Geek Girl Rant #42

I sometimes rant about pointless things (this is not new). Today’s target? The pointless Disney memes circulating the internet decrying all Disney movies for depicting women who transform themselves for men. I’ll grant that Disney movies are far from perfect, especially the older ones. How many of their movies are guilty of the tired old romance tropes? Many. But I’m tired of people ignoring the truth to fit their hand-picked narrative.

When I was a kid, my favourite move was The Little Mermaid. It has a bad reputation because the plot involves the main character changing her appearance for love. I’ll coincide it’s a glaringly obvious plot point. But I’m sick of Ariel being labelled a bad role model because she pursued her dreams. The people pointing fingers at The Little Mermaid seem to have overlooked another important part of the plot.

Ariel was obsessed with humans.

The movie opens with her plumbing the depths of a sunken ship, looking for any sign of human civilization. And what does she do with these precious treasures? She adds them to her hoard; a giant grotto of shelves lined with everything human that’s ever reached the sea bottom in her vicinity. She has a chest full of screws. Paintings, photographs, silverware. She regularly swims to the surface to speak to a bird in order to identify all these lost treasures (however incorrectly).

Ariel wanted to meet humans long before she saw Prince Eric. She positioned herself on the side of his ship for that specific reason; to get a glimpse of living humans. Here’s a girl that probably wanted to walk on land for as long as she could remember. She obviously constructed fantasies of what the world above would be like. Eric was just an excuse. After meeting a walking, talking human, why wouldn’t she want to go back? She’d been dreaming of the shore forever. Talking to the prince again was just the catalyst.

People assume that Ariel changed herself for Eric, so that he would fall in love with her. I’m not so sure. Given the evidence, I think Ariel wanted to be human for a long time. Maybe she did make a rash decision for the possibility of a meaningful relationship, but only because she’d been wishing and hoping for this chance for such a long time. In fact, if you probe a bit deeper, I’m sure you can see why this movie is still relevant today.

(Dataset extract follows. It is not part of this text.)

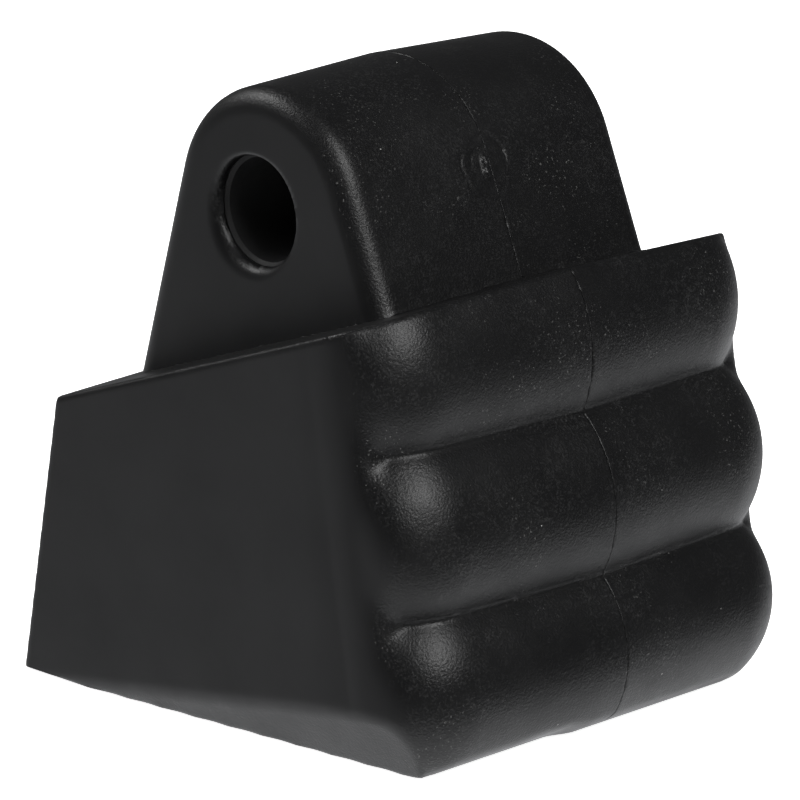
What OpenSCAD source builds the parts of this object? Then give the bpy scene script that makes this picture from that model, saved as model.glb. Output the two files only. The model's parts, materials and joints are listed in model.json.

Ariel was unhappy with the body she was born into. It had fins, but she wanted legs. She was a mermaid who so desperately wanted to be human, she was willing to undertake a dangerous procedure to fulfill her dreams. Everyone tried to convince her she was wrong to want anything to do with humans; it’s better, they insisted, down where it’s wetter, but Ariel was having none of that. She wanted to walk on dry land and no one, not even the sea king, was going to stand in her way.

Am I reading too much into this scenario? Well of course I am, it’s a Disney movie, for crying out loud. But a pretty decent one, I think, considering it’s based on a tragic romance in which the protagonist kills herself rather than the prince who failed to fall for her. (I mean, have you read the original?) Let’s not forget that every Disney movie ends with true love, even if it’s totally unrelated to the rest of the plot (I’m looking at you Mulan). That’s pretty much the theme. Isn’t it possible that Ariel’s dream was to be human and romance was just a happy side effect of achieving her goal?

To borrow the popular vernacular, maybe it’s time we stopped shaming Ariel for the choices she made with her body. If she wanted to change, she had every right to do so, and no one had a right to judge her. After all, it was perfectly reasonable when her daughter wanted to return to the ocean and there wasn’t a prince involved.